Para petugas telekomunikasi yang berada di Tepi Barat terus mengawasi rekan-rekan mereka di Gaza dengan napas tertahan, ragu-ragu, dan selalu meminta mereka memeriksa peralatan yang sudah tidak layak guna. Mereka terus meningkatkan kepedulian itu karena tahu bahwa setiap perbaikan, meski sederhana, tetap bisa mengorbankan nyawa mereka.
“Namun, sangat sulit untuk menelepon rekan-rekan saya dan meminta mereka keluar saat pengeboman berlangsung. Saya merasa takut jika salah satu dari mereka terluka. Jika itu terjadi, saya tidak akan pernah memaafkan diri saya sendiri,” kata Mohammed, seorang pekerja di Network Operation Center PalTel di Tepi Barat.
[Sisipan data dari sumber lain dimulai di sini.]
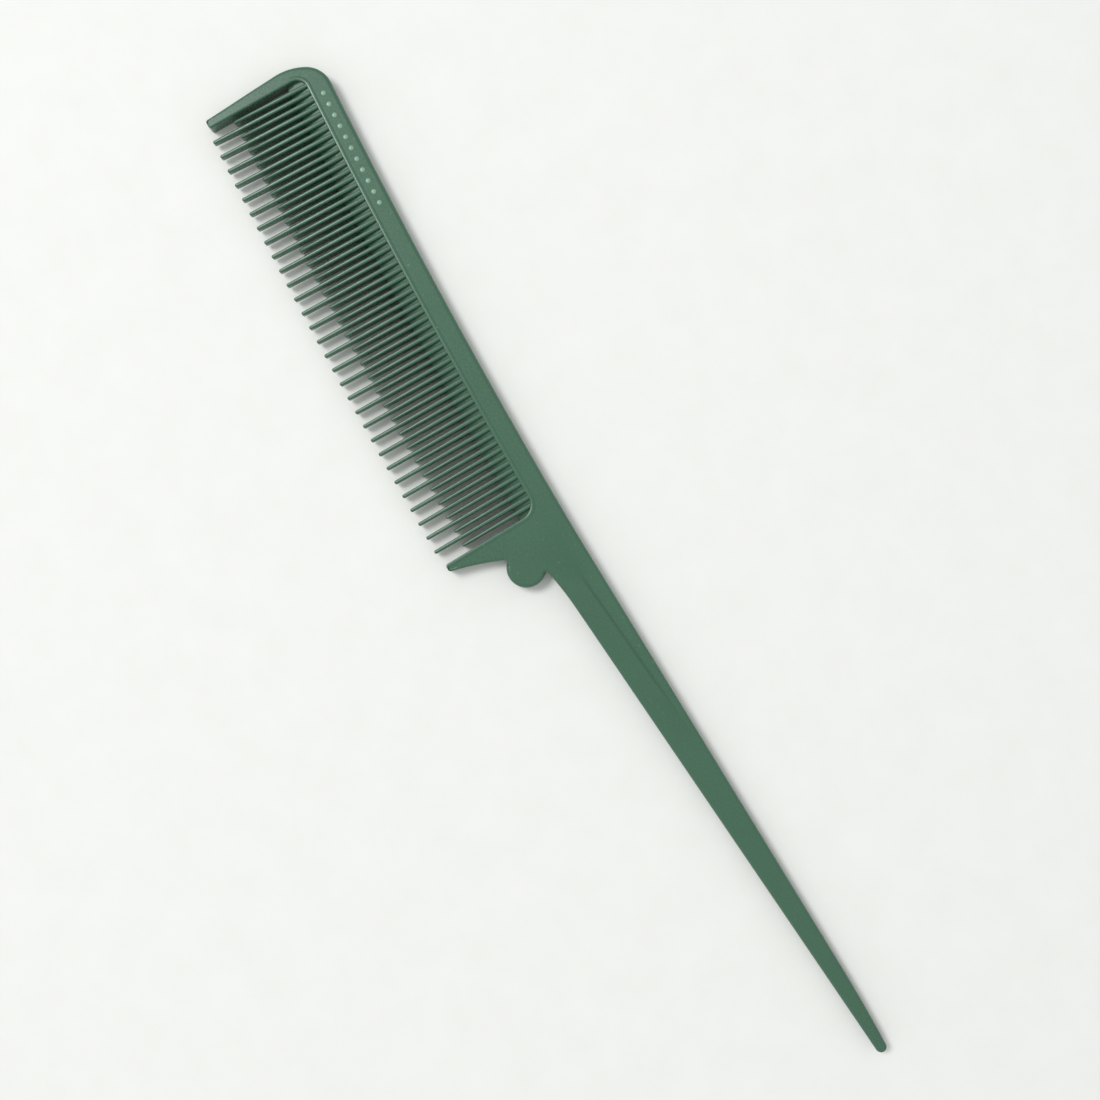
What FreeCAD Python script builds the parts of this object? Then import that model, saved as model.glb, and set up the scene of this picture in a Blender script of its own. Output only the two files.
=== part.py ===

Mohammed berperan untuk memantau masalah dalam jaringan, meminta pekerja untuk secara sukarela memperbaikinya, dan terus menghubungi mereka untuk memberikan umpan balik mengenai perbaikan tersebut.
“Saya tidak dapat membayangkan bagaimana orang-orang ini memiliki keberanian untuk keluar. Mungkin jika saya yang ada di sana, saya tidak seberani mereka untuk melakukannya,” kata Mohammed.
Tidak peduli berapa meter kedalaman yang mereka gali atau jumlah panel surya yang mereka pasang, koneksi Gaza dengan dunia luar pada akhirnya bergantung pada Israel. Kabel yang menghubungkan Gaza ke dunia luar memang melewati negara zionis itu. Oleh karenanya, negara tersebut setidaknya telah dua kali dengan sengaja memutus komunikasi internasional di jalur tersebut.
Israel juga mengontrol distribusi bahan bakar ke Gaza. Mereka sengaja mempersulit penyaluran bahan bakar yang masuk ke Gaza pada hari Jumat. Israel juga pernah mengumumkan janji mereka bahwa 120.000 liter bahan bakar akan diizinkan masuk ke wilayah tersebut setiap dua hari untuk digunakan rumah sakit, toko roti, dan layanan penting lainnya.
PalTel juga dijanjikan 20.000 liter bahan bakar untuk generatornya. Namun, pada akhirnya Israel tetap sesuka hati menyetop setiap laju pengiriman bahan bakar yang melintasi wilayahnya.